Catholic Identity and the New Translation

Those who have been reading for the last couple months will be familiar with my “New Translation Monday” column. Well, it seems that this week is turning into “New Translation Week.” The last four posts have dealt directly with the upcoming changes to the Roman Missal, and this will make five.
It is well known now that the entire Missal is available at Wikispooks. Of course, the Ordinary has been available for some time, but there have been rumors, versions, and rumors of versions about what the Proper texts will look like in the end.

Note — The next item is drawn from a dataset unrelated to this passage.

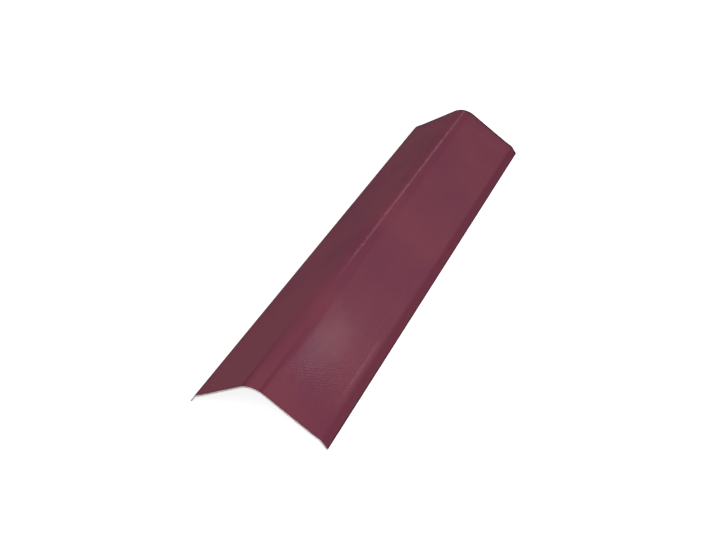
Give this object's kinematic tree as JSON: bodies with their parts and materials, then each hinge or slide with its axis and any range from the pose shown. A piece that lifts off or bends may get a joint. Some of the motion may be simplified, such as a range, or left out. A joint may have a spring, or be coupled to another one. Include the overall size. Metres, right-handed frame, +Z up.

It seems that we now know. (Thought I have to admit, in this day and age of the internet, it would not at all surprise me to find out that this is not the “final final” text, and that last minute changes will be made before it is sent off to the publisher ... I will, however, give the reports the benefit of the doubt for now, reports that claim this is the version that has been sent to the publishers. It certainly appears to be.)
Being the geek that I am, I couldn’t help be download all the files and begin looking through several of the Collects. Merely because of its place in the liturgical year, and therefore in the Missal itself, I began looking through the Advent Collects. (As a side note, in the new translation they are actually referred to as “Collects” rather than “Opening Prayers.” In previous posts on why vocabulary matters I went into why the term “Opening Prayer” is not appropriate. In short, the prayer is a “closing” of the Introductory Rites; it “collects” the this portion of the Mass into a single prayer. Similar occurrences are found at other points during the Mass.)
As I glanced at the Collect for the Fourth Sunday of Advent, I nearly fell off my chair. Before giving you the new text, let’s take a gander at what we heard this past year:

fill our hearts with your love,
and as you revealed to us by an angel
the coming of your Son as man,
so lead us through his suffering and death
to the glory of his resurrection,
for he lives and reigns with you and the Holy Spirit,
one God, for ever and ever. Amen.

Now, we could go through the Latin and point out the deficiencies in this translation, but there is something larger at stake here. To see it, let’s look at the Latin, but more importantly the new translation. The Latin text reads,

Gratiam tuam, quaesumus Domine,
mentibus nostris infunde,
ut qui, Angelo nuntiante,
Christi Filii tui incarnationem cognovimus,
per passionem eius et crucem
ad resurrectionis gloriam perducamur.

Some people may already see the connection I am hinting at. For the rest of us, myself included, reading the new translation brought the whole thing to light:

Pour forth, we beseech you, O Lord,
your grace into our hearts,
that we, to whom the Incarnation of Christ your Son
was made known by the message of an Angel,
may by his Passion and Cross
be brought to the glory of his Resurrection.
Who lives and reigns with you in the unity of the Holy Spirit,
one God, for ever and ever.

The Angelus (1857–59) by Jean-Fran├žois Millet
The above is the familiar prayer from the close of the Angelus. The Angelus is the prayer of the Incarnation that has been recited by Catholics throughout the centuries three times daily: 6:00 am, noon, and 6:00 pm. The prayer itself goes back at least 700 years, but probably even to the eleventh century or earlier. In times past, it was one of the most familiar and celebrated prayers in our Catholic heritage, and as such it provided a distinctive mark of Catholic identity. A priest friend of mine has often recalled the story of his family’s restaurant/bar on the east side of Columbus. Growing up, every day when the noontime bells rang out from the Catholic Church across the street, everyone in the bar dropped what they were doing and said the Angelus. Even those who were not Catholic sat in silence during the recitation of the prayer because they know if they didn’t, they would not be served. This story is an illustration of Catholic identity. If the same bells were to ring today, how many Catholics would know why, let alone be able to rattle off the words to the Angelus?
Having the Collect from the last Sunday of Advent taken from this timeless prayer is important for establishing the link between the ritual liturgy and the lived liturgy. In the spirit of lex orandi, lex credendi, if congregations were to hear the Angelus Collect in the context of Mass, those familiar with it would be immediately placed in the presence of the three-times-daily ritual. Conversely, if the Collect were to be used, more people would become familiar with the Angelus prayer itself.
Unfortunately, until now, the prayer has been disguised beneath a mistranslation. I am someone who is very familiar with the Angelus, yet I never realized that the Advent Collect was one and the same. Of course, there are others who have. It only took a quick Google search to turn up and article from Fr. Zuhlsdorf written in 2004 (and reprinted in 2006) on precisely this issue.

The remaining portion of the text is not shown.